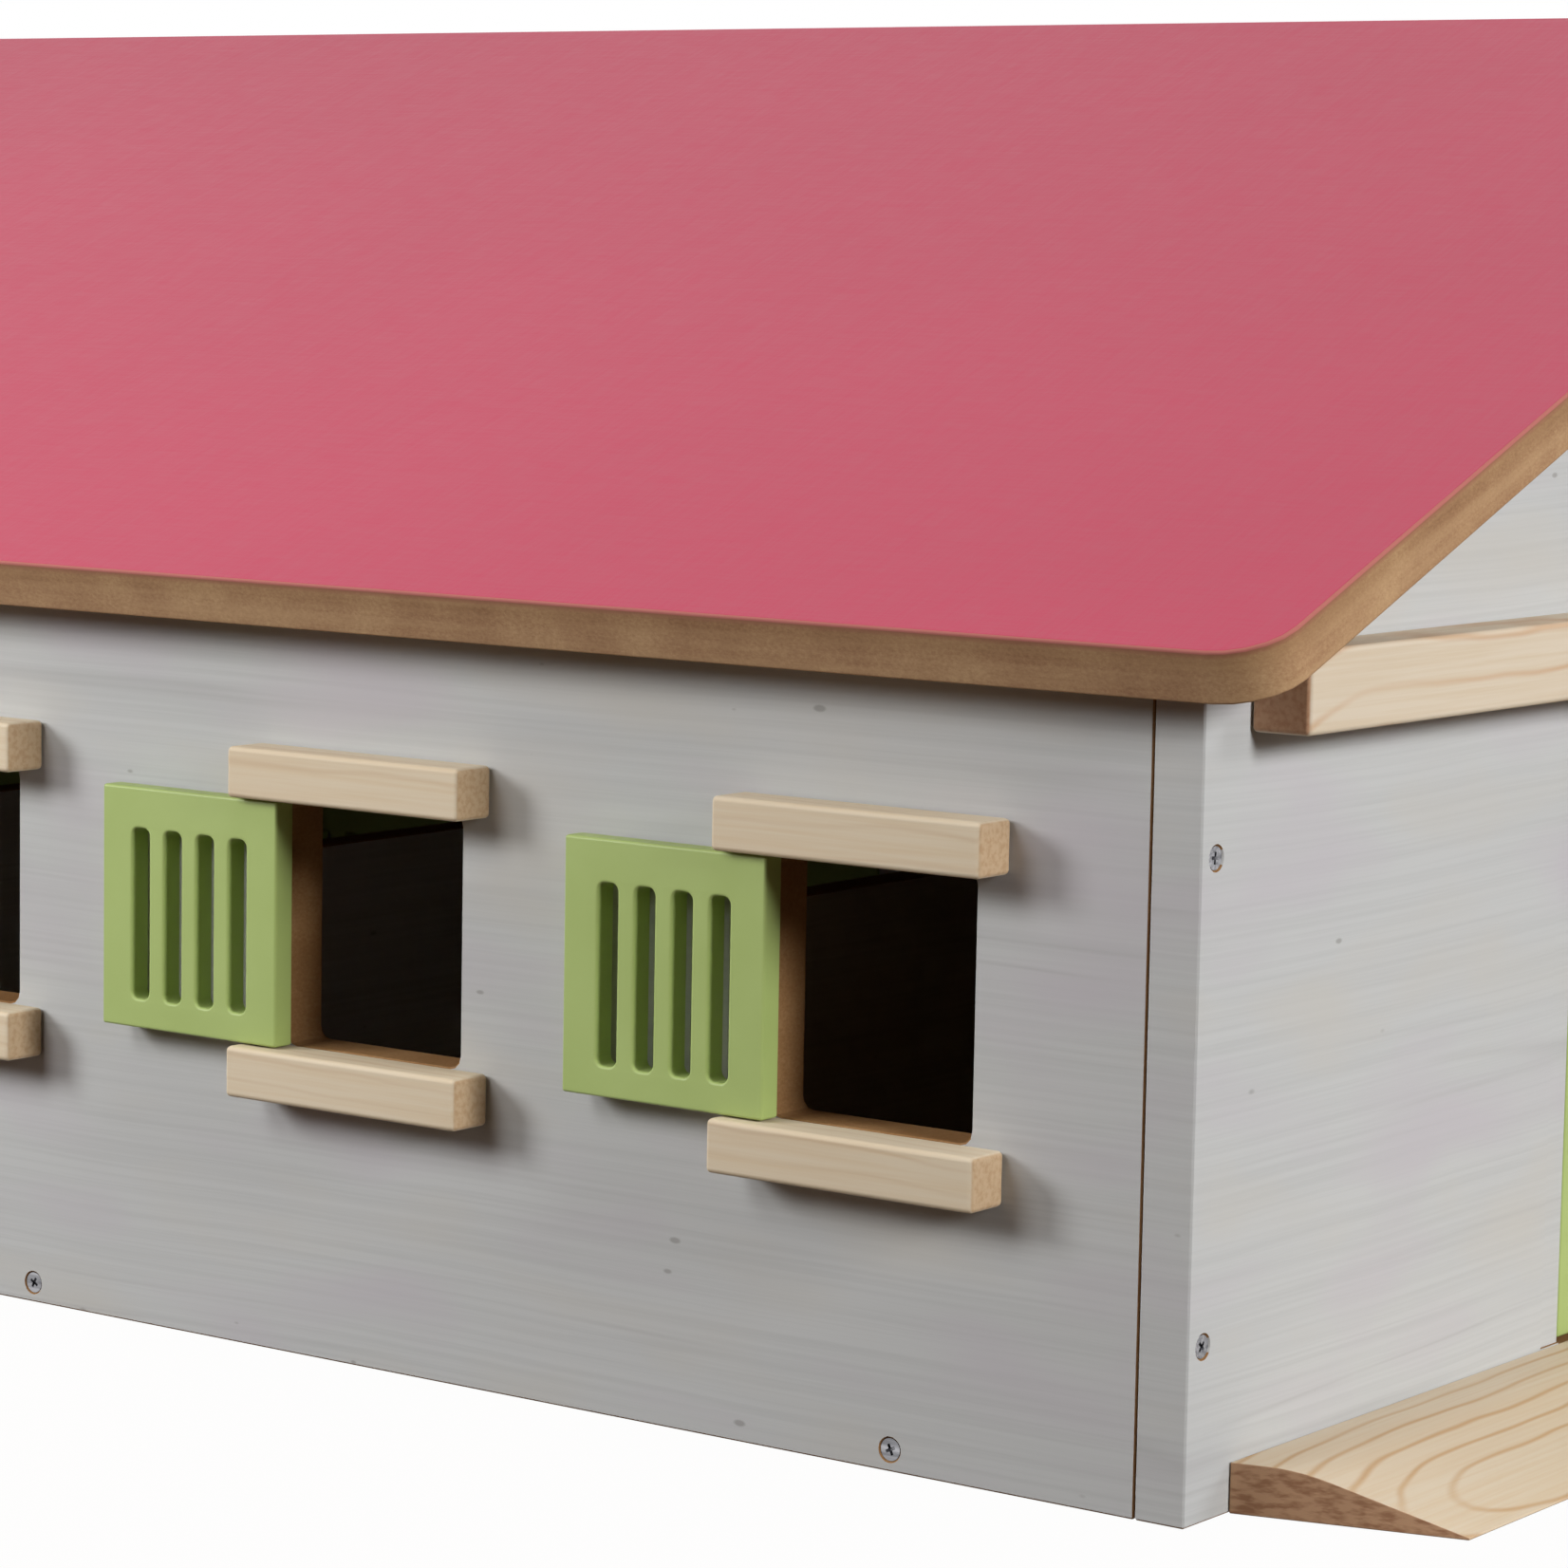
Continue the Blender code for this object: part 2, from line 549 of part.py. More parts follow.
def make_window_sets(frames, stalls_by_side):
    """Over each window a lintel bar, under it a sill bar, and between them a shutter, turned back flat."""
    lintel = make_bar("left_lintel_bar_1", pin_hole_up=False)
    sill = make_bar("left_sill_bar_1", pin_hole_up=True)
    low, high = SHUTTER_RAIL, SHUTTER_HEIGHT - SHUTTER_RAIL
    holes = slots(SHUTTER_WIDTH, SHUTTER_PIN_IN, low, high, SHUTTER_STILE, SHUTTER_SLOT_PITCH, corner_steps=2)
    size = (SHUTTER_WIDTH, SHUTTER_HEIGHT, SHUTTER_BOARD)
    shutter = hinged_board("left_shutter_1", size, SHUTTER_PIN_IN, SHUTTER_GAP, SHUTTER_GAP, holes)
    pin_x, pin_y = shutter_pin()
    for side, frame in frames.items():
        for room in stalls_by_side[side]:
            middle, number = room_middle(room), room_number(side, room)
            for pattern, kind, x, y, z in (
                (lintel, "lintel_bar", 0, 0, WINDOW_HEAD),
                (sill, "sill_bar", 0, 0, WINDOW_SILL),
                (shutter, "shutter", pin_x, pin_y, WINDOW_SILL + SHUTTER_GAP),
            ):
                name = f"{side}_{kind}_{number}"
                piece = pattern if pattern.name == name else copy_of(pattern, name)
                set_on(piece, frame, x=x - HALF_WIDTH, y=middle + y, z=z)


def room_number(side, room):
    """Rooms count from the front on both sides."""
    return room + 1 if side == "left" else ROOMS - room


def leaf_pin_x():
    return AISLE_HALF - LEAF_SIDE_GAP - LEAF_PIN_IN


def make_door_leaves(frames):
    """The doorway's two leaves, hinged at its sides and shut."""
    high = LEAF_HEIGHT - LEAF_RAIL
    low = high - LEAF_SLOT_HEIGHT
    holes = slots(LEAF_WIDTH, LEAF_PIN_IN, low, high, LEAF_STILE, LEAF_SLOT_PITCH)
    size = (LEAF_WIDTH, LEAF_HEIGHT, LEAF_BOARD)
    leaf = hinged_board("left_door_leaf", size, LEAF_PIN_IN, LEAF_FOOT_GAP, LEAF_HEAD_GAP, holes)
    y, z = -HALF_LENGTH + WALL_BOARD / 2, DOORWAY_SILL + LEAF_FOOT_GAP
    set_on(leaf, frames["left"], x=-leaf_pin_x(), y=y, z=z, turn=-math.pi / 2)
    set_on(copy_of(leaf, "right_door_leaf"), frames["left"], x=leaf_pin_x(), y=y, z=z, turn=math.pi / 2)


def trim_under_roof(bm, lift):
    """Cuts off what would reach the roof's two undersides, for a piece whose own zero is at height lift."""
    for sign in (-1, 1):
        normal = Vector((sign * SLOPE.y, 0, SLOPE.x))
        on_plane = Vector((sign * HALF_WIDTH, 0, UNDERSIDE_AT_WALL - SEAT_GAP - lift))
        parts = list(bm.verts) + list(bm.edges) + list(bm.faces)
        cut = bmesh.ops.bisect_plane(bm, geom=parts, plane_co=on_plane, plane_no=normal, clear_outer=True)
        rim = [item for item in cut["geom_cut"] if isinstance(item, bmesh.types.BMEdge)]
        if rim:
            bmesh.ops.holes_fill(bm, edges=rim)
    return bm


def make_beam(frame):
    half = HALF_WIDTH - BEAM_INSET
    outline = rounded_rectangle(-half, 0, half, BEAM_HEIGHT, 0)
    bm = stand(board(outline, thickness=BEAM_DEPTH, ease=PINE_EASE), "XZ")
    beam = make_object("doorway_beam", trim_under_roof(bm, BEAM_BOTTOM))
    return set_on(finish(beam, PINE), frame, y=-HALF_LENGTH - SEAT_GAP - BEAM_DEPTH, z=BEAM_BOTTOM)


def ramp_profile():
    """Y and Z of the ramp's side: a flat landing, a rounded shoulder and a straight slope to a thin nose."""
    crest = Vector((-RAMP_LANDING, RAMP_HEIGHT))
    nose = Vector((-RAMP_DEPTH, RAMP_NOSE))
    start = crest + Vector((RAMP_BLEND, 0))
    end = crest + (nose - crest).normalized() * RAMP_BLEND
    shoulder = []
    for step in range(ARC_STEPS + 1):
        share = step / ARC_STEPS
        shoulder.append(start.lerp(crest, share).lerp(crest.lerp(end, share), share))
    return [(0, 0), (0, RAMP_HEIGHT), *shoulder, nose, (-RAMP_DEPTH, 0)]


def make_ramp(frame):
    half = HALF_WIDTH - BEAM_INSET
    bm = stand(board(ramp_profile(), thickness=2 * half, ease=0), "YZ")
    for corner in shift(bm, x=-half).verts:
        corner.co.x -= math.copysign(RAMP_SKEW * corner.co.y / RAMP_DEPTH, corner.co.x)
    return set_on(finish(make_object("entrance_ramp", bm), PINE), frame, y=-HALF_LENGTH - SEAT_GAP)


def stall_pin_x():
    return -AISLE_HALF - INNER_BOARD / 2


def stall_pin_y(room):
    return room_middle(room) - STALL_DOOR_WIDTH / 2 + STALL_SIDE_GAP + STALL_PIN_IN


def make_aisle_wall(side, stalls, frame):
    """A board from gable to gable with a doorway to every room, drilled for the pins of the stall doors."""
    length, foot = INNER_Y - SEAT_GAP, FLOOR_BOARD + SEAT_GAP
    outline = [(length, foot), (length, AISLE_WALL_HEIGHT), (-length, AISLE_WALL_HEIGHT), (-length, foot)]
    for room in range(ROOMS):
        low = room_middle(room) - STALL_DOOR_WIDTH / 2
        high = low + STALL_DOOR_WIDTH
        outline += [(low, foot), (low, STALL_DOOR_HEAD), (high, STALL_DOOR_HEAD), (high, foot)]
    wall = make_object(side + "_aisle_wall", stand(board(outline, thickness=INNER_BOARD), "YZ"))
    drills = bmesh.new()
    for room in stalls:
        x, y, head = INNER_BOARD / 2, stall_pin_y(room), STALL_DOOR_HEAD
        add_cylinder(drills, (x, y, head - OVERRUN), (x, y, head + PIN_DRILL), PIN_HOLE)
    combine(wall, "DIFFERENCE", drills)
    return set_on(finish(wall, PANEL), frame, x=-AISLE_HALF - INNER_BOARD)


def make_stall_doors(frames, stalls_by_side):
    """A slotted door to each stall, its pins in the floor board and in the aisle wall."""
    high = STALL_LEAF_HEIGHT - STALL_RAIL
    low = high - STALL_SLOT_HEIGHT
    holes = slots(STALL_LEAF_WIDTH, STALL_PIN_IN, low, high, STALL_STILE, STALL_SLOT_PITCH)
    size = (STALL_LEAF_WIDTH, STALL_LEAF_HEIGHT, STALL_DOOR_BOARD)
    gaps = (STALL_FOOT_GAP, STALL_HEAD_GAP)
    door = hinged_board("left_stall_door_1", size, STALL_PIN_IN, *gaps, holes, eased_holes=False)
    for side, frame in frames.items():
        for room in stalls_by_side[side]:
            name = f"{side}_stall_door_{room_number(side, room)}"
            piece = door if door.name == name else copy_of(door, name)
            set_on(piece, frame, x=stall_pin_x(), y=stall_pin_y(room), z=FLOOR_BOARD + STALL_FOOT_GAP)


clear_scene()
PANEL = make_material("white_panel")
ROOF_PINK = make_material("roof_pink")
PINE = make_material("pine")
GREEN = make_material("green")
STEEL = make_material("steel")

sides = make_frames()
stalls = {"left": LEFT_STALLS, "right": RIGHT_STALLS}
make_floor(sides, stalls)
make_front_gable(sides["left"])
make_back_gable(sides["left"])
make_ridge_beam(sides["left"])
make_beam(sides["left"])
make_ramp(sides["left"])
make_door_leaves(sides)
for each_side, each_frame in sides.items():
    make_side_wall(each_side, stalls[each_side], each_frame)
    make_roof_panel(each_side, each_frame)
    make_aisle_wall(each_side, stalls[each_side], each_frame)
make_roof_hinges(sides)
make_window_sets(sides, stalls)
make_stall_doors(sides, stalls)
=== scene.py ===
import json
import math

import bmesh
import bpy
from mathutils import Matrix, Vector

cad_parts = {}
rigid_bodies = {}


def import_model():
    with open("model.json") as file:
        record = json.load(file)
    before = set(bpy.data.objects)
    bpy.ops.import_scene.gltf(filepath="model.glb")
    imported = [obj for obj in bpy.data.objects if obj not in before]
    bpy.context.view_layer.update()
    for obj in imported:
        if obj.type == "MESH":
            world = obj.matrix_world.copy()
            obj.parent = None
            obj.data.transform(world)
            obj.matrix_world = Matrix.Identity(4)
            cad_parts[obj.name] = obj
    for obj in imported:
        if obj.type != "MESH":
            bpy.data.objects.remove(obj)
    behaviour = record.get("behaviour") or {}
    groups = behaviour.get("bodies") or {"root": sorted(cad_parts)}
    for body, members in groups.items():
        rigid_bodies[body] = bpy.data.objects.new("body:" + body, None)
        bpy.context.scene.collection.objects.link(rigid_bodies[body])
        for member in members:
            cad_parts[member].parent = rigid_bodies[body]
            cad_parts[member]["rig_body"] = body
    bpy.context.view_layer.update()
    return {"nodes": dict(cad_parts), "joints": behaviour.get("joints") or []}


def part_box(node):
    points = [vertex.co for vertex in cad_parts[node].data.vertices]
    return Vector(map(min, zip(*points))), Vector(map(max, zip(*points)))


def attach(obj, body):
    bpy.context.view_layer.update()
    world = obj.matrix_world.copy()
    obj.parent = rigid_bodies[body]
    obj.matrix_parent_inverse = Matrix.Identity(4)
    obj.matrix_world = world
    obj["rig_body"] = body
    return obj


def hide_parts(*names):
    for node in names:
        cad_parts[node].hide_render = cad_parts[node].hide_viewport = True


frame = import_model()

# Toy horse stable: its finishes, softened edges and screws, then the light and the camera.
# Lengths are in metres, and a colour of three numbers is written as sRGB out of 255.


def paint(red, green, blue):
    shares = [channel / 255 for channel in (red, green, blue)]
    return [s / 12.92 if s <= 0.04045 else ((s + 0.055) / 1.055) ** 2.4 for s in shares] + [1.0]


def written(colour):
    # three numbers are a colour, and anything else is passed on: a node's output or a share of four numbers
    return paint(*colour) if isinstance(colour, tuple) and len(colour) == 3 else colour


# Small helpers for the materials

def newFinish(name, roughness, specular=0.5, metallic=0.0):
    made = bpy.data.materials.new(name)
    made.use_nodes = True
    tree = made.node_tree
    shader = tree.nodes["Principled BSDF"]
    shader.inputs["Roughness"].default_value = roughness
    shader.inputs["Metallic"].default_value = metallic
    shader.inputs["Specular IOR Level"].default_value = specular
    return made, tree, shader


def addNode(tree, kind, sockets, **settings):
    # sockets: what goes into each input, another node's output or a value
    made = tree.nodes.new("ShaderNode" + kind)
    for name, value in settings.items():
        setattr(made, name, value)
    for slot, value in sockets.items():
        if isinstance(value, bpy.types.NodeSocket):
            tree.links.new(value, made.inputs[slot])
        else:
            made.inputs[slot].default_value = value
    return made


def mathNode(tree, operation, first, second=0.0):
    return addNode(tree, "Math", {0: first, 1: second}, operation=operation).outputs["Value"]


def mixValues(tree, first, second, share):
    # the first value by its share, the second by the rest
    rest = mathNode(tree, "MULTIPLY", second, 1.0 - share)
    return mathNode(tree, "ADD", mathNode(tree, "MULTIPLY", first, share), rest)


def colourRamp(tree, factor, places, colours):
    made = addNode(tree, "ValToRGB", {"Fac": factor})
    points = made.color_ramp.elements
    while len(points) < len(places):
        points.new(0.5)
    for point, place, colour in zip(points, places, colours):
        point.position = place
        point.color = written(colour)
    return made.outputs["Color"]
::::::
What to work on>
Transcribe exactly, and only, the lines beginning at the line containing "clear_scene()" and ending at the line containing "obj.matrix_world = Matrix.Identity(4)", both inclusive.

Task answer>
clear_scene()
PANEL = make_material("white_panel")
ROOF_PINK = make_material("roof_pink")
PINE = make_material("pine")
GREEN = make_material("green")
STEEL = make_material("steel")

sides = make_frames()
stalls = {"left": LEFT_STALLS, "right": RIGHT_STALLS}
make_floor(sides, stalls)
make_front_gable(sides["left"])
make_back_gable(sides["left"])
make_ridge_beam(sides["left"])
make_beam(sides["left"])
make_ramp(sides["left"])
make_door_leaves(sides)
for each_side, each_frame in sides.items():
    make_side_wall(each_side, stalls[each_side], each_frame)
    make_roof_panel(each_side, each_frame)
    make_aisle_wall(each_side, stalls[each_side], each_frame)
make_roof_hinges(sides)
make_window_sets(sides, stalls)
make_stall_doors(sides, stalls)
=== scene.py ===
import json
import math

import bmesh
import bpy
from mathutils import Matrix, Vector

cad_parts = {}
rigid_bodies = {}


def import_model():
    with open("model.json") as file:
        record = json.load(file)
    before = set(bpy.data.objects)
    bpy.ops.import_scene.gltf(filepath="model.glb")
    imported = [obj for obj in bpy.data.objects if obj not in before]
    bpy.context.view_layer.update()
    for obj in imported:
        if obj.type == "MESH":
            world = obj.matrix_world.copy()
            obj.parent = None
            obj.data.transform(world)
            obj.matrix_world = Matrix.Identity(4)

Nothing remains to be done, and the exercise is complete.